Onda EDP begins with a somewhat bitter beginning which is a bit unpleasant. However, this only lasts for under 10 minutes and blooms into a lovely bouquet of ginger, mandarin orange and what I presume to be passion fruit. I also smell the honey and a touch of basil. It has been very pleasant in the 3 or 4 times I have tested it. It lasts probably about 7 or 8 hours on me which, for me is excellent. Unfortunately, it has little or no sillage on me. I received a sample of the 3 new Vero EDP's from Lucky Scent. Of the 3 I love Rubj the most and Onda comes in second place. The perfumes cost a minor king's ransom, unfortunately, so I won't be getting a larger size in the forseeable future. However, I certainly recommend testing these for the experience. Onda definitely is made with the finest ingredients as are all the Vero perfumes.

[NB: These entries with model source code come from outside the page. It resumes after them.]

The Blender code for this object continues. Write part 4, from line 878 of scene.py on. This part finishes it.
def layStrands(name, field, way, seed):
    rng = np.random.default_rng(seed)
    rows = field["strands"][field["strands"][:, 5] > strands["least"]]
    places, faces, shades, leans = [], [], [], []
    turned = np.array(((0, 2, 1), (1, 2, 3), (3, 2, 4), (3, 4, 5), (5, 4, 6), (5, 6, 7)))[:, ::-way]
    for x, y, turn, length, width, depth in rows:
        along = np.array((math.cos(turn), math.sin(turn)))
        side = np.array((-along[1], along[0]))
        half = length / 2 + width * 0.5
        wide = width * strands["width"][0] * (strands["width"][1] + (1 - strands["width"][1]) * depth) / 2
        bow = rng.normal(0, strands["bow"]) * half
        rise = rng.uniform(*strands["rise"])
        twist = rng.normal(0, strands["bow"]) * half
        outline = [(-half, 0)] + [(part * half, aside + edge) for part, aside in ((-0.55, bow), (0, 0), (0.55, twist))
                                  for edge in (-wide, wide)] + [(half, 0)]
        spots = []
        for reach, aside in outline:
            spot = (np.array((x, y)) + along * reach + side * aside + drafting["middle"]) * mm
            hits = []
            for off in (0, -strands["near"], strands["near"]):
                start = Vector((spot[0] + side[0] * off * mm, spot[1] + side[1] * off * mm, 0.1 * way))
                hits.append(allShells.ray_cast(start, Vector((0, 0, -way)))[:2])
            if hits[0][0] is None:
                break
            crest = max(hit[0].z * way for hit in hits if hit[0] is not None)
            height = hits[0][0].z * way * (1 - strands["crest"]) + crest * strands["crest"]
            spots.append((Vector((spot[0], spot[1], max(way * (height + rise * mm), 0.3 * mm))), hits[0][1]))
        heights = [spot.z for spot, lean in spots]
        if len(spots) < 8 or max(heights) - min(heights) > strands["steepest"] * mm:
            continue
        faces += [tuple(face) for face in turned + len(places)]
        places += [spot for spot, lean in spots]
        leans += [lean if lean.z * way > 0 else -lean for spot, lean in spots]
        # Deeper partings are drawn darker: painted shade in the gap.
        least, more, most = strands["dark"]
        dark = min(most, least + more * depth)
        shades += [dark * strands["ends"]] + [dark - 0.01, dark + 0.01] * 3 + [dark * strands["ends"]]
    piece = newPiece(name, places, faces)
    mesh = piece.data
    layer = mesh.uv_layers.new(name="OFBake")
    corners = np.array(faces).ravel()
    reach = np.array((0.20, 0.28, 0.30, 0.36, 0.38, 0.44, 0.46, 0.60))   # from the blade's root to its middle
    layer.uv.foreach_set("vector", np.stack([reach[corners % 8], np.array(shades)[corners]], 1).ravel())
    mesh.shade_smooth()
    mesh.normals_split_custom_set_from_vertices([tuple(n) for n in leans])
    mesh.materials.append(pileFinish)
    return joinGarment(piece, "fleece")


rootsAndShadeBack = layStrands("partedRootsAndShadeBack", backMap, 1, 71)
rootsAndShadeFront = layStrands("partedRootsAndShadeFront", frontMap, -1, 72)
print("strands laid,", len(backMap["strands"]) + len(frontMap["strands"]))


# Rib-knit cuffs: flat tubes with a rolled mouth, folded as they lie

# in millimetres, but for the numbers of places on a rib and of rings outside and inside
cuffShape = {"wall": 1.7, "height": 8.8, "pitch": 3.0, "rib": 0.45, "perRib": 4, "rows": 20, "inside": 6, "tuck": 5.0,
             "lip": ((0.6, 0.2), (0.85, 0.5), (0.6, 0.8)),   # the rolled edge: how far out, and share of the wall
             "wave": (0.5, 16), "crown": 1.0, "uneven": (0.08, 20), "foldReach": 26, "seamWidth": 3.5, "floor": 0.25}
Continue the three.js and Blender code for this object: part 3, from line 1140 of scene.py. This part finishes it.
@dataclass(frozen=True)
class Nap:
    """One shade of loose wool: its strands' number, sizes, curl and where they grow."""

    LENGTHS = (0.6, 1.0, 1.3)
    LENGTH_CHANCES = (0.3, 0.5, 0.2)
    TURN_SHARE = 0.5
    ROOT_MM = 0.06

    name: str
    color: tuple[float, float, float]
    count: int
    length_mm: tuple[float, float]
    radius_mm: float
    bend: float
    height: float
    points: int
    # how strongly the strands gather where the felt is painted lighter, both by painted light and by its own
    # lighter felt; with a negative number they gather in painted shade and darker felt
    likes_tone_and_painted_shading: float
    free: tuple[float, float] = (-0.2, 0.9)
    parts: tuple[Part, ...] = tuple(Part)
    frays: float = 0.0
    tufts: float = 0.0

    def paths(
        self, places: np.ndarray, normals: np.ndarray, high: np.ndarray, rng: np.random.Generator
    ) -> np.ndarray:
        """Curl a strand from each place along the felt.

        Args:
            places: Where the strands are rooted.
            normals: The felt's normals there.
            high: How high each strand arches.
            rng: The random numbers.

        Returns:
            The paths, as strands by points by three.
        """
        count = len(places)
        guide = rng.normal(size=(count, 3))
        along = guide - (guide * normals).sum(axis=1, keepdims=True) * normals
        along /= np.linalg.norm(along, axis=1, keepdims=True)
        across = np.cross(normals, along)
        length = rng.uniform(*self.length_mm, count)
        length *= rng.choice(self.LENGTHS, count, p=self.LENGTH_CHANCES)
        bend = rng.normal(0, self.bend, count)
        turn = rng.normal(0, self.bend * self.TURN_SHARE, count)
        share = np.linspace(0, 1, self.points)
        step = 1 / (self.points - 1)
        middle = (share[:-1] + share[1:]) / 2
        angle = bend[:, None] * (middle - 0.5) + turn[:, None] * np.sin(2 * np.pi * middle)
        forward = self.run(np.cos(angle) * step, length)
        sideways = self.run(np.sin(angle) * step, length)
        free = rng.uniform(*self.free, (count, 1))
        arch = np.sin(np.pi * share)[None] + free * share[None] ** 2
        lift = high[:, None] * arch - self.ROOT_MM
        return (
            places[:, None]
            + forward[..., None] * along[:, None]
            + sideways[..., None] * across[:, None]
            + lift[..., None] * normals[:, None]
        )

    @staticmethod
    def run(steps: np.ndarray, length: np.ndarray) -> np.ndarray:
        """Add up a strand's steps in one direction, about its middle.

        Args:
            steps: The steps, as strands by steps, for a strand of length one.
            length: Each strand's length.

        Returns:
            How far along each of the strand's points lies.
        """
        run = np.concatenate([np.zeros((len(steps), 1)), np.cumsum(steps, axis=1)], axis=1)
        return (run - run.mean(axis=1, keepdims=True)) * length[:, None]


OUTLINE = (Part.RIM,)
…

What I loved in the extrait was the crisp coriander/ginger opening, which was very reminiscent of built up soot on a log cabin wall.
With the EDP I get wet floor after the soot was washed off with a hose. I'm just not liking this one, actually. I've worn it three times before reviewing, and each time it just smelled 'stinky' on me. Also very short lived.
I think thie misstep occurred by taking out the coriander. This is a note that I like, and it was replaced by citrus and earthy florals, which just don't come together well here. This truly does smell 'watered down', as if you spent the day in a wet T-shirt and never had a chance to dry out.
While I loved the extrait, I can't say the same for this, sorry.